The stories and their variations are presented by the same group of seven actors – Yaser Farag, Basma Shawqi, Rahma, Hagar Afifi, Hani Sirag, Medo Abdel Qadir and Ibrahim Sa’id – who feel like thirty and sweep us off our feet with their amazing energy and stunning versatility. Dressed alike, from beginning to end, in dark leotards, with a few accessories thrown in when required, they perform all the parts in the three stories and their six variations, taking turns at playing different characters and parts in different styles, ranging from melodrama to farce and burlesque, as the action hurtles from one story to the other and from one variation to the next.
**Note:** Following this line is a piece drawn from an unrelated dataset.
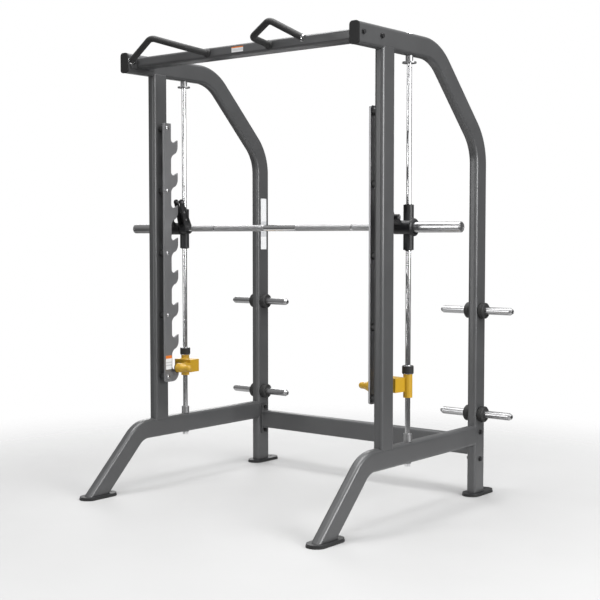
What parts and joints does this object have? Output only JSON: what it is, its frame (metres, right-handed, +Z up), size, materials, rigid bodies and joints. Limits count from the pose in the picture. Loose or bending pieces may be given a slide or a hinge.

This required meticulous orchestration and split-second timing particularly as the action rushed headlong at a dizzying pace. El-Beyali worked closely with director Mohamed and dramatic editor Farouq El-Shazli on the arrangement of the scenes and the order of their shifting, with lyricist Abdel Mon’em Taha and composer Taha El-Hakim over the songs that accompanied the show and formed its finale to make sure they consolidates her message, and with stage designer  Wa’el Abdallah who devised an ingenious rotating set consisting of a huge sideless box, which nearly fills all the performance area at El-Tali’a’s small hall, and itself acts like the main acting area, showing the audience the same scene from different angles as it rotates. In some scenes, it was fitted with detachable steps that led to its top, which provided an additional acting area, and sometimes another much smaller box appeared on one side, serving as a boat. This set allowed the free flow of the action, without a single interruption, pause, or blackout. In addition to this, the walls of the small hall were thickly scribbled over graffiti writing in phosphorous colours, echoing the message of the play in different variations. This, however, was rather excessive and seemed like belabouring the point to a ridiculous extent. In any case, few found fault with anything else in the show and it was enthusiastically received by the critics and rapturously applauded by the public, acting as a powerful launching pad for a rising new dramatist.